Records with modeling code |
⟨

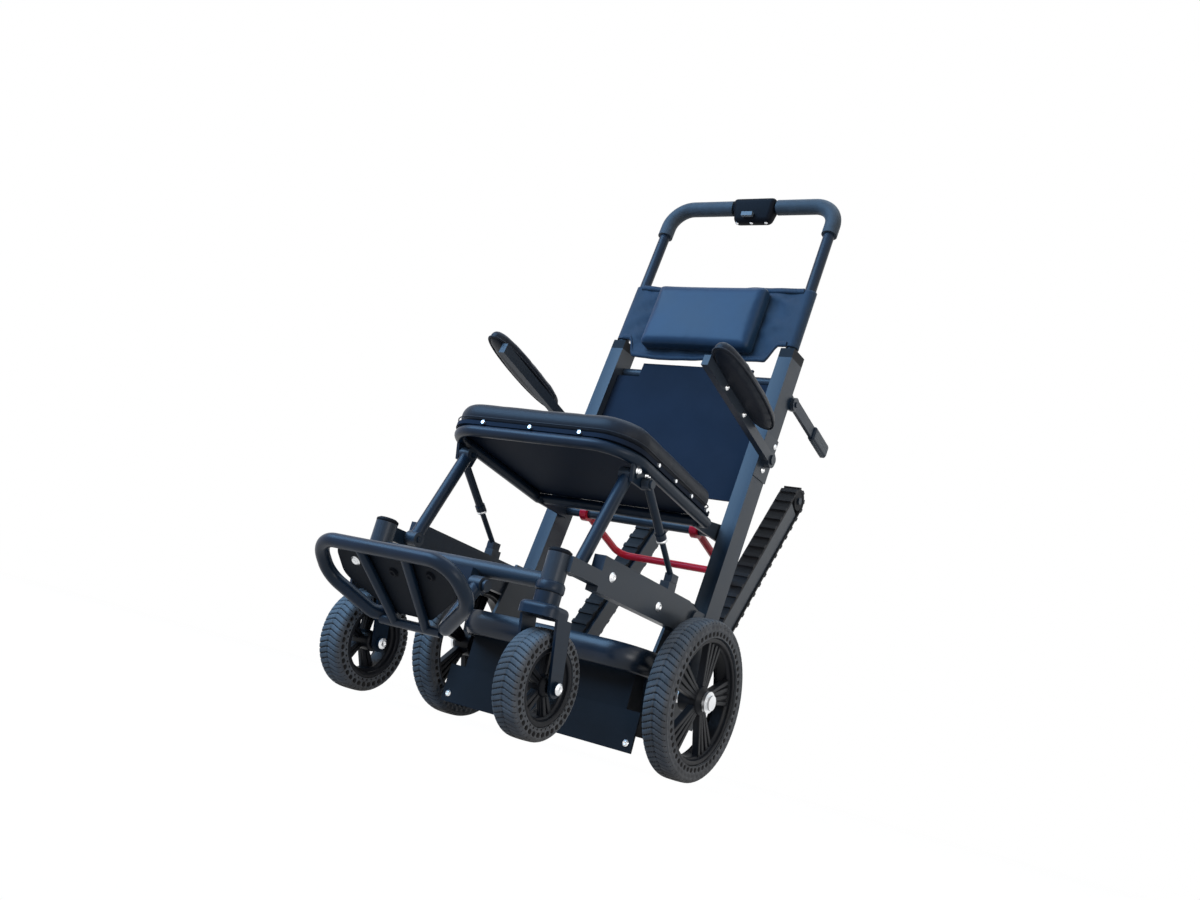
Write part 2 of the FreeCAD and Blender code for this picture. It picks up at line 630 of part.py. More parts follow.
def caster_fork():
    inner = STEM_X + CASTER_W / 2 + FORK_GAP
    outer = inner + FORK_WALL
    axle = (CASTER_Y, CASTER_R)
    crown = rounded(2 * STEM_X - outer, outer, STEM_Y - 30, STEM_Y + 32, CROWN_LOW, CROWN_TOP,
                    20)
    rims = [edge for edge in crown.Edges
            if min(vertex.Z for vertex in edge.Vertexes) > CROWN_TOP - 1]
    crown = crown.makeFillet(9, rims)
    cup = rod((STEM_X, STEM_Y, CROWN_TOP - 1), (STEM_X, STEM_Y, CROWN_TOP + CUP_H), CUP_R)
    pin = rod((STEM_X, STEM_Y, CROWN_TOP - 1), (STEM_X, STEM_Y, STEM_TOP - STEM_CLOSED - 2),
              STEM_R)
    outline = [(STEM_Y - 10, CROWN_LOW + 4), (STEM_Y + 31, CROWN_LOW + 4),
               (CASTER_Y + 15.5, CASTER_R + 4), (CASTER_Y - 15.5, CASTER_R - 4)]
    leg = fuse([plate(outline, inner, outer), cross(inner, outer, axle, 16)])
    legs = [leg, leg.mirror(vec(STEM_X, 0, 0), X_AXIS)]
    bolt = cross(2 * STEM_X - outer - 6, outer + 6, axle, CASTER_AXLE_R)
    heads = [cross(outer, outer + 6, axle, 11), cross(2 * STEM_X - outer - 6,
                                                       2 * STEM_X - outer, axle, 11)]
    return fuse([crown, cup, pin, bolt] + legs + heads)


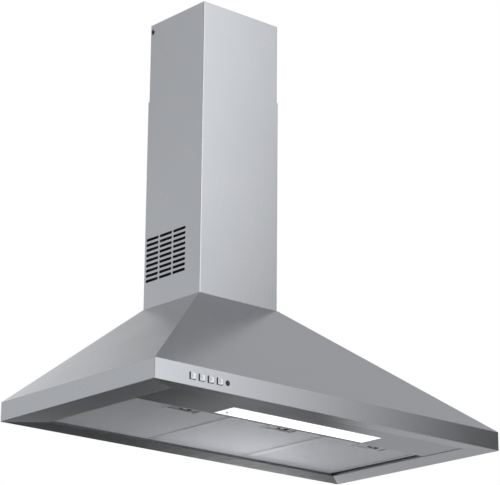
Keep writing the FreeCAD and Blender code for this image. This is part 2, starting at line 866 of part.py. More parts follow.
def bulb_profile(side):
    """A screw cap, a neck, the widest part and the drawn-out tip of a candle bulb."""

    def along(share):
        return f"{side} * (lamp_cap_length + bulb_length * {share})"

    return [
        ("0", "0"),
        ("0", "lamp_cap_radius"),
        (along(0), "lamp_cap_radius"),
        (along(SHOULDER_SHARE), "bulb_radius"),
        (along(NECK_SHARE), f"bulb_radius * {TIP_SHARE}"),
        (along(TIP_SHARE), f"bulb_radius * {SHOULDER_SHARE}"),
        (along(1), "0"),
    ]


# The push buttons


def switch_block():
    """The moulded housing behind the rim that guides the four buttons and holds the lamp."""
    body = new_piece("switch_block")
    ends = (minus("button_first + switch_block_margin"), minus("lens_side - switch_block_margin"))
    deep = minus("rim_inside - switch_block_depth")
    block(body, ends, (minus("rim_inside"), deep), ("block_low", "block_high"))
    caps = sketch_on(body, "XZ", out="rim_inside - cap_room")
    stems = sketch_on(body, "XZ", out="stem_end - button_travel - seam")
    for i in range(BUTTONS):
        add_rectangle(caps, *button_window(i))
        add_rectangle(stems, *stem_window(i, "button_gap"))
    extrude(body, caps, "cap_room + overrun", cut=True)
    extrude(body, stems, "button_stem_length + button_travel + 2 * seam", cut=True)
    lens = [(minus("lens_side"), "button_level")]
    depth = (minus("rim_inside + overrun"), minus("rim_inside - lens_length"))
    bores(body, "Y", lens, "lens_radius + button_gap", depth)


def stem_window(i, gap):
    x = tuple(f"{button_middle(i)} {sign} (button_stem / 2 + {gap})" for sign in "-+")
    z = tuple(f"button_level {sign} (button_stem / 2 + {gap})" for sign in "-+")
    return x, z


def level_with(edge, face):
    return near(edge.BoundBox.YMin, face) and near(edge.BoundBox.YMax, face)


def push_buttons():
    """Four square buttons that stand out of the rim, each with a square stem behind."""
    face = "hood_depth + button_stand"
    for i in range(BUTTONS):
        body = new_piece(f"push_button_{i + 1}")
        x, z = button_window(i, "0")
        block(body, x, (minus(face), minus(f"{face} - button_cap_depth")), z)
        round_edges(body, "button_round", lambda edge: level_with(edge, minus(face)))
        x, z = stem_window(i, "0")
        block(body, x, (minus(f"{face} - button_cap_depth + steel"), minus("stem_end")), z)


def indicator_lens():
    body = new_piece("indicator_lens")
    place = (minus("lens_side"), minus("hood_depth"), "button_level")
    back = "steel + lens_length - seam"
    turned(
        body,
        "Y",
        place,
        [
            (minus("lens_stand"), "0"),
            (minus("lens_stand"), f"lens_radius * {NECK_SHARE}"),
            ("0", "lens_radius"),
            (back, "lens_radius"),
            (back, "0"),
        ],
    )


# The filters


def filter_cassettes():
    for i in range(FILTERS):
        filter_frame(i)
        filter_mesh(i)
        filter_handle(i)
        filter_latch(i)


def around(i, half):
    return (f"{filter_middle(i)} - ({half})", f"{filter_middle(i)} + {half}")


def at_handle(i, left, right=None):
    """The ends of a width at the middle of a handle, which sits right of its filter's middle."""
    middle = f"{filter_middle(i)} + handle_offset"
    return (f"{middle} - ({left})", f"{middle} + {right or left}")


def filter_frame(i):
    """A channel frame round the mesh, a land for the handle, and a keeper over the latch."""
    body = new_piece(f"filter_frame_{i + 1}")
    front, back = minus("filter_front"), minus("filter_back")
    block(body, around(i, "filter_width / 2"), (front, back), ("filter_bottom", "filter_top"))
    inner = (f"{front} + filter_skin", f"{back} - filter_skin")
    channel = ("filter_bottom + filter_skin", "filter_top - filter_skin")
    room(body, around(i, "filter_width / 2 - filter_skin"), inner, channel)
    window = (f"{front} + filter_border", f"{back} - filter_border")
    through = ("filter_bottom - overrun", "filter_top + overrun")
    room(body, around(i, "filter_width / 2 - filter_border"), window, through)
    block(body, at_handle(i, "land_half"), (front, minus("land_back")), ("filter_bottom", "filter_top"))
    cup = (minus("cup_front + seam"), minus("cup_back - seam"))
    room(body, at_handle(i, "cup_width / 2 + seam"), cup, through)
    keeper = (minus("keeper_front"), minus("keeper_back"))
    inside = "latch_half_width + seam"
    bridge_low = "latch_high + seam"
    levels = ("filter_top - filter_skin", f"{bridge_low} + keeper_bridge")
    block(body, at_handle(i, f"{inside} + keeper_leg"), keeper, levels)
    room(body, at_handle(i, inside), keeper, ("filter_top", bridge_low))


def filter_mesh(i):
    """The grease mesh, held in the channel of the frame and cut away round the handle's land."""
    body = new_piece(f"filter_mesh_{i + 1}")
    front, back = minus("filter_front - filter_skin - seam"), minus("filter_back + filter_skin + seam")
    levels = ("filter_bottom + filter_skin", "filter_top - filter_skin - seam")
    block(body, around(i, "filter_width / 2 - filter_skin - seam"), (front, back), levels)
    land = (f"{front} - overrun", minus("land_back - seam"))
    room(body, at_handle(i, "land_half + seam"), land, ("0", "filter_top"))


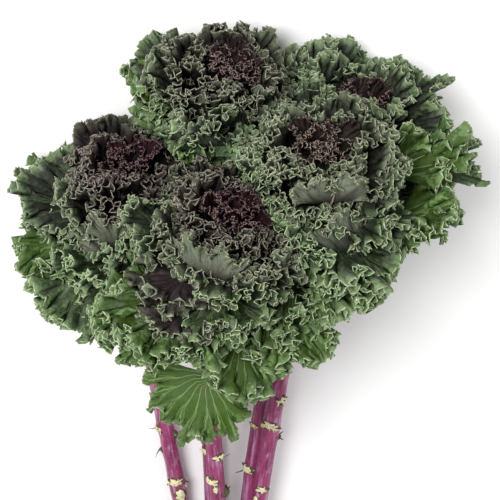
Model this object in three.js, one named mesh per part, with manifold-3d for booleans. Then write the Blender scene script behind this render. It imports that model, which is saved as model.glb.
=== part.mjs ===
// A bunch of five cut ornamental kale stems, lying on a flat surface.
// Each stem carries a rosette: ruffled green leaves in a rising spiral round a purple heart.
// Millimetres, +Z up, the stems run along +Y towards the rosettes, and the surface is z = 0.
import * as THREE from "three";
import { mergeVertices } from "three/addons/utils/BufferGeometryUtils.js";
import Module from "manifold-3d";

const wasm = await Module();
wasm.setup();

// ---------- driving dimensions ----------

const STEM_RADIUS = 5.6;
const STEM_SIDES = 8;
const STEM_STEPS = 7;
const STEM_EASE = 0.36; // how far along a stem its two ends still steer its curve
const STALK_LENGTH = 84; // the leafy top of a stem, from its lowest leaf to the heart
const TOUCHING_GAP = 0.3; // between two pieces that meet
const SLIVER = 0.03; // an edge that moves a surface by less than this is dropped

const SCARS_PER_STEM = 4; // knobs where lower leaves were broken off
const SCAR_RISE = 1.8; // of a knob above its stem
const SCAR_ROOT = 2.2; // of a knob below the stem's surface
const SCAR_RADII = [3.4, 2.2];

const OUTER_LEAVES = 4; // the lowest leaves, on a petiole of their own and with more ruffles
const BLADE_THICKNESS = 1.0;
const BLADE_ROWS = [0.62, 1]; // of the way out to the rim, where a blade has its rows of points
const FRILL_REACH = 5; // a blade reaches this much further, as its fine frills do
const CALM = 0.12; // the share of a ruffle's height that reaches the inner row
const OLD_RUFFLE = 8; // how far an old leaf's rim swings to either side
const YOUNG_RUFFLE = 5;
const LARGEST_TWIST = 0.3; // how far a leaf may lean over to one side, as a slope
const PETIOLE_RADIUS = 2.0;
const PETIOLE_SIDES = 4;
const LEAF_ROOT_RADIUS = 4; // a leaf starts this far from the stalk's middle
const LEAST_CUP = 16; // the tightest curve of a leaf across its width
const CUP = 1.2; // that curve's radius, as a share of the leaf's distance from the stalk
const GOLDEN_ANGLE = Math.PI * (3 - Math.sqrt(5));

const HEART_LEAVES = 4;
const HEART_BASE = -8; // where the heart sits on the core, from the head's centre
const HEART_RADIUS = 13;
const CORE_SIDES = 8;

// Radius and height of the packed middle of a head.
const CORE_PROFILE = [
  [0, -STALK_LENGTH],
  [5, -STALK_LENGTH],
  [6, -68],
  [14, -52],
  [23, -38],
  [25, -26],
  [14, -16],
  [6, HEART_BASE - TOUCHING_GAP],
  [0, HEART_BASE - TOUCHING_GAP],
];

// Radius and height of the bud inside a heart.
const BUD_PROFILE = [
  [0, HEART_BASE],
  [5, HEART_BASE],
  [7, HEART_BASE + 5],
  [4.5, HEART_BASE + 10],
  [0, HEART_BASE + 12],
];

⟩

WHAT TO WORK ON |
Reproduce only the lines from the top of the material through the one bearing "# The push buttons", each exactly as it stands.

THE RESPONSE |
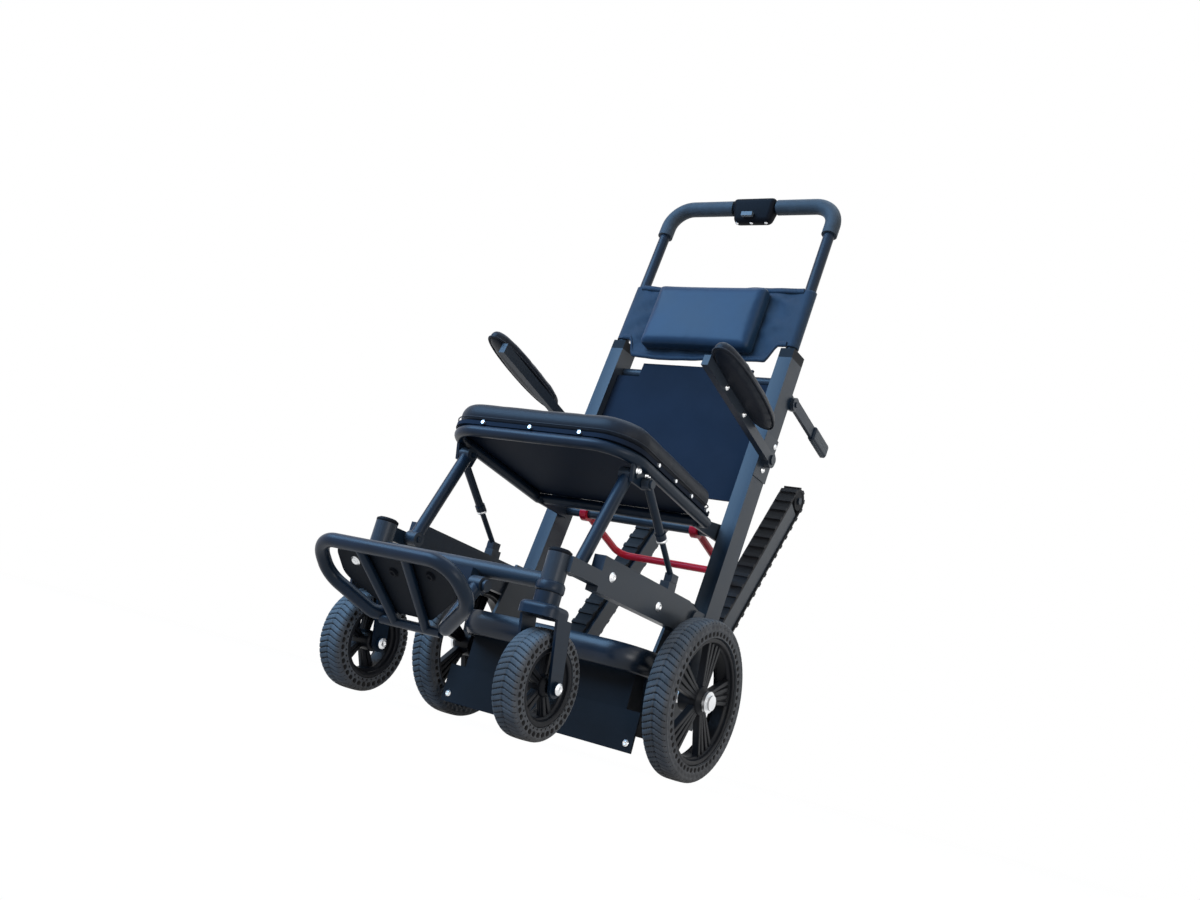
Write part 2 of the FreeCAD and Blender code for this picture. It picks up at line 630 of part.py. More parts follow.
def caster_fork():
    inner = STEM_X + CASTER_W / 2 + FORK_GAP
    outer = inner + FORK_WALL
    axle = (CASTER_Y, CASTER_R)
    crown = rounded(2 * STEM_X - outer, outer, STEM_Y - 30, STEM_Y + 32, CROWN_LOW, CROWN_TOP,
                    20)
    rims = [edge for edge in crown.Edges
            if min(vertex.Z for vertex in edge.Vertexes) > CROWN_TOP - 1]
    crown = crown.makeFillet(9, rims)
    cup = rod((STEM_X, STEM_Y, CROWN_TOP - 1), (STEM_X, STEM_Y, CROWN_TOP + CUP_H), CUP_R)
    pin = rod((STEM_X, STEM_Y, CROWN_TOP - 1), (STEM_X, STEM_Y, STEM_TOP - STEM_CLOSED - 2),
              STEM_R)
    outline = [(STEM_Y - 10, CROWN_LOW + 4), (STEM_Y + 31, CROWN_LOW + 4),
               (CASTER_Y + 15.5, CASTER_R + 4), (CASTER_Y - 15.5, CASTER_R - 4)]
    leg = fuse([plate(outline, inner, outer), cross(inner, outer, axle, 16)])
    legs = [leg, leg.mirror(vec(STEM_X, 0, 0), X_AXIS)]
    bolt = cross(2 * STEM_X - outer - 6, outer + 6, axle, CASTER_AXLE_R)
    heads = [cross(outer, outer + 6, axle, 11), cross(2 * STEM_X - outer - 6,
                                                       2 * STEM_X - outer, axle, 11)]
    return fuse([crown, cup, pin, bolt] + legs + heads)


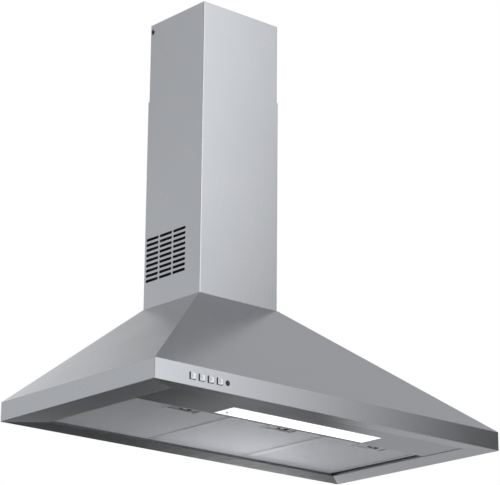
Keep writing the FreeCAD and Blender code for this image. This is part 2, starting at line 866 of part.py. More parts follow.
def bulb_profile(side):
    """A screw cap, a neck, the widest part and the drawn-out tip of a candle bulb."""

    def along(share):
        return f"{side} * (lamp_cap_length + bulb_length * {share})"

    return [
        ("0", "0"),
        ("0", "lamp_cap_radius"),
        (along(0), "lamp_cap_radius"),
        (along(SHOULDER_SHARE), "bulb_radius"),
        (along(NECK_SHARE), f"bulb_radius * {TIP_SHARE}"),
        (along(TIP_SHARE), f"bulb_radius * {SHOULDER_SHARE}"),
        (along(1), "0"),
    ]


# The push buttons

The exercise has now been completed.